Top Customer Reviews

Format: Paperback
When I first heard the title of Nadine Hubbs new book, I remarked to a friend, well, there's one less book I'll have to write. Which is another way of saying, issues about gay American composers, and music and gender in general, interest me (professionally and personally). On some levels, Hubbs is on the right track: noting how the definition of an "American sound" in music (basically, French-influenced neo-classicism) was largely constructed by a group of gay men who formed a closely-knit group of individuals. She also correctly focuses on Copland and Thomson at the hub of this circle of mutual influence. There are some nice tidbits of info here, involving people like Marc Blitzstein and Paul Bowles, and it's clear that Hubbs has done her homework, in referencing gay historians like George Chauncey and musicologists like Philip Brett.

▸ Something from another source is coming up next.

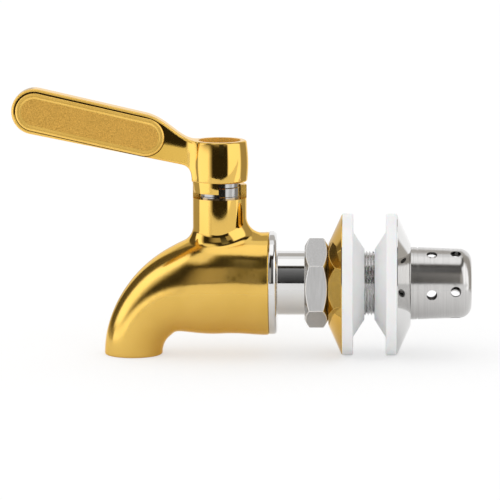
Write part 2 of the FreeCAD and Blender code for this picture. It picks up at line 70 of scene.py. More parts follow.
MM = 0.001                     # one millimetre, in the scene's metres
WELD = 1e-6                    # distance in metres below which two vertices become one
STRAIGHT = math.pi - 1e-3      # an outline's corner wider than this isn't rounded
FLAT_WITHIN = math.radians(0.5)  # turn between two faces that still counts as flat
AROUND = 144                   # segments round a turned piece and round the thread
FLAT_ON, SIDE_ON, EDGE_ON = 0.9995, 0.9, 0.05  # parts of a face's normal along Y: flat, mostly, barely
UPRIGHT = 0.1                  # part of its normal along Z below which a face stands upright
TRUE_NORMAL = "true_normal"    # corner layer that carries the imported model's own normals

Colour = tuple[float, float, float]
WHITE: Colour = (1.0, 1.0, 1.0)


class Slot(Enum):
    """Finish slots of the record that the pieces built here belong to."""

    GOLD = "gold_steel"
    FROSTED_GOLD = "frosted_gold_steel"
    POLISHED = "polished_steel"
    BRUSHED = "brushed_steel"
    SILICONE = "white_silicone"


def millimetres(node: str) -> tuple[Vector, Vector]:
    """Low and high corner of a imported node, in millimetres."""
    low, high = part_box(node)
    return Vector(low) / MM, Vector(high) / MM


def corner_arc(before: Vector, corner: Vector, after: Vector, radius: float, steps: int) -> list[Vector]:
    """Points of the arc that rounds one corner of an outline.

    Args:
        before: Point that the outline comes from.
        corner: The sharp corner.
        after: Point that the outline goes on to.
        radius: Radius of the rounding.
        steps: Spans in the arc.

    Returns:
        The arc's points in order, or the corner alone where there is nothing to round.
    """
    come = (before - corner).normalized()
    leave = (after - corner).normalized()
    angle = come.angle(leave)
    if radius <= 0 or angle > STRAIGHT:
        return [corner]
    back = radius / math.tan(angle / 2)
    centre = corner + (come + leave).normalized() * (radius / math.sin(angle / 2))
    start = corner + come * back - centre
    end = corner + leave * back - centre
    arc = [start.slerp(end, k / steps) for k in range(steps + 1)]
    return [centre + point * radius / point.length for point in arc]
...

Yet when I was finished reading it, I found the book curiously unsatisfying overall. I don't know how much new information I learned that couldn't have been gleaned from Rorem's diaries, Thomasini's bio of Thomson or Pollack's bio of Copland, with Chauncey's Gay New York thrown in for good measure. Moreover, Hubb's style is quite academic: first I summarize what I'm going to tell you, then I tell you it, and then I summarize what I said. As a result the book felt padded to me, like a couple of good essays that got stretched into a book.

Moreover, it seems to me if one is going to consider the gender orientation and sexuality of a composer as anything other than juicy gossip, it has to be because there's a relationship between the composer's sexual orientation and the work he produced.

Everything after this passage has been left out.